Task statement - All of the data below must be repeated exactly.
##########
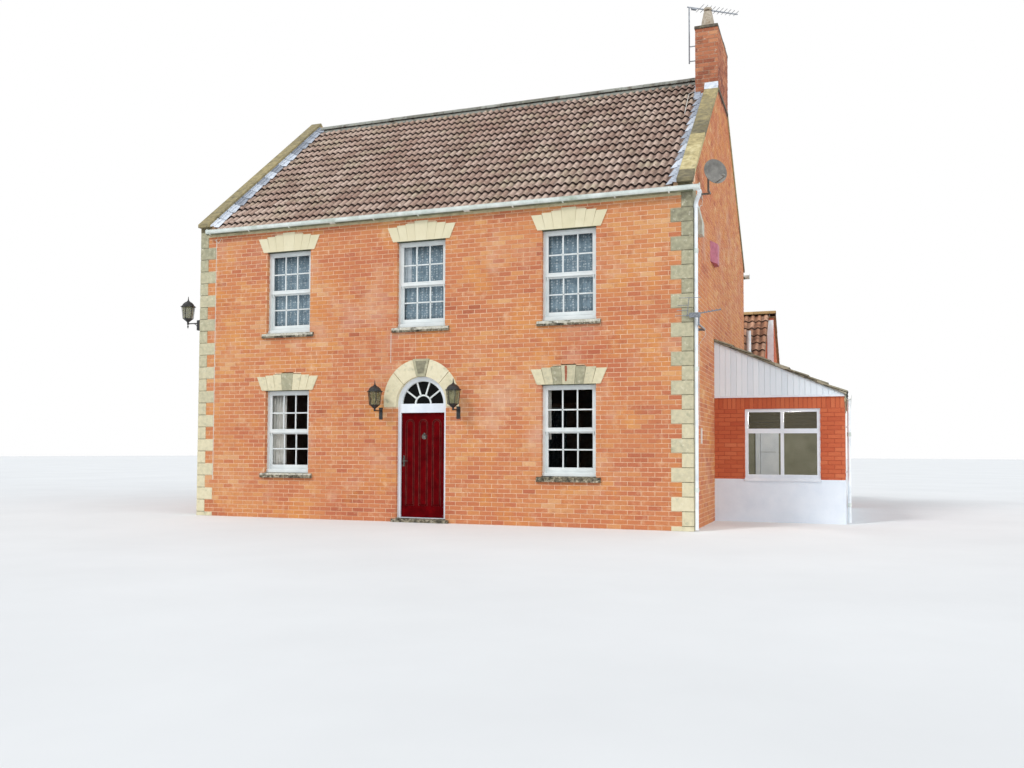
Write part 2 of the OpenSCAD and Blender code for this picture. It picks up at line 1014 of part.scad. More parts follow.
module downpipes() {
  out_z = gut_z - gut_h;
  foot = 20;
  rear_x = -wi + 160;
  rear_y = hd + 46;
  ext_pipe_y = ext_front + 120;
  color("#f2f3f3")
    union() {
      upright(pipe_x, pipe_y, pipe_r, foot, out_z - 215);
      for (z = pipe_brackets)
        span(hw + quoin_out, pipe_x - pipe_r - hair, pipe_y - 20, pipe_y + 20, z, z + 30);
      neck(pipe_x, pipe_y, out_z - 220, pipe_x + 14, gut_y, out_z - 50, pipe_r - 2);
      upright(pipe_x + 14, gut_y, pipe_r, out_z - 62, out_z);
      upright(rear_x, rear_y, pipe_r, foot, out_z - 215);
      for (z = pipe_brackets)
        span(rear_x - 20, rear_x + 20, hd, rear_y - pipe_r - hair, z, z + 30);
      neck(rear_x, rear_y, out_z - 220, rear_x, -gut_y, out_z - 50, pipe_r - 2);
      upright(rear_x, -gut_y, pipe_r, out_z - 62, out_z);
      upright(ext_gut_x, ext_pipe_y, pipe_r - 4, foot, ext_gut_z - 80);
      for (z = [900, 1700])
        span(ext_r, ext_gut_x - pipe_r + 4 - hair, ext_pipe_y - 20, ext_pipe_y + 20, z, z + 30);
      upright(vent_x, vent_y, vent_r, 0, vent_top);
      span(vent_x - 20, vent_x + 20, ext_back, vent_y - vent_r - hair, 1900, 1930);
    }
}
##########
Answer in full -
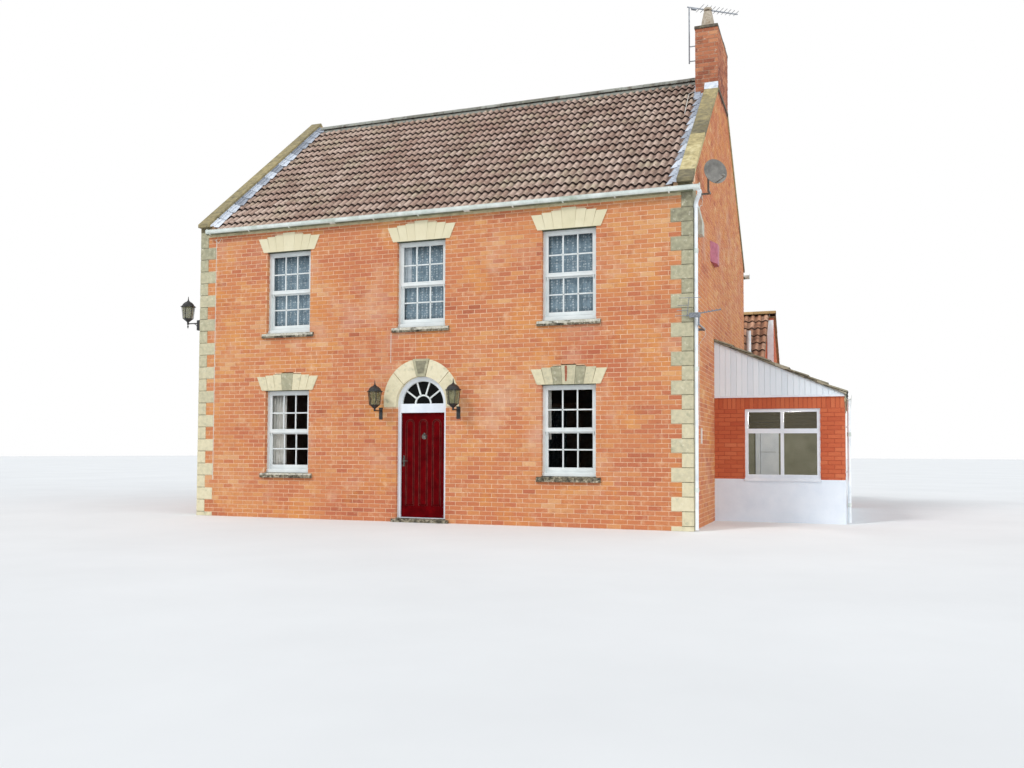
Write part 2 of the OpenSCAD and Blender code for this picture. It picks up at line 1014 of part.scad. More parts follow.
module downpipes() {
  out_z = gut_z - gut_h;
  foot = 20;
  rear_x = -wi + 160;
  rear_y = hd + 46;
  ext_pipe_y = ext_front + 120;
  color("#f2f3f3")
    union() {
      upright(pipe_x, pipe_y, pipe_r, foot, out_z - 215);
      for (z = pipe_brackets)
        span(hw + quoin_out, pipe_x - pipe_r - hair, pipe_y - 20, pipe_y + 20, z, z + 30);
      neck(pipe_x, pipe_y, out_z - 220, pipe_x + 14, gut_y, out_z - 50, pipe_r - 2);
      upright(pipe_x + 14, gut_y, pipe_r, out_z - 62, out_z);
      upright(rear_x, rear_y, pipe_r, foot, out_z - 215);
      for (z = pipe_brackets)
        span(rear_x - 20, rear_x + 20, hd, rear_y - pipe_r - hair, z, z + 30);
      neck(rear_x, rear_y, out_z - 220, rear_x, -gut_y, out_z - 50, pipe_r - 2);
      upright(rear_x, -gut_y, pipe_r, out_z - 62, out_z);
      upright(ext_gut_x, ext_pipe_y, pipe_r - 4, foot, ext_gut_z - 80);
      for (z = [900, 1700])
        span(ext_r, ext_gut_x - pipe_r + 4 - hair, ext_pipe_y - 20, ext_pipe_y + 20, z, z + 30);
      upright(vent_x, vent_y, vent_r, 0, vent_top);
      span(vent_x - 20, vent_x + 20, ext_back, vent_y - vent_r - hair, 1900, 1930);
    }
}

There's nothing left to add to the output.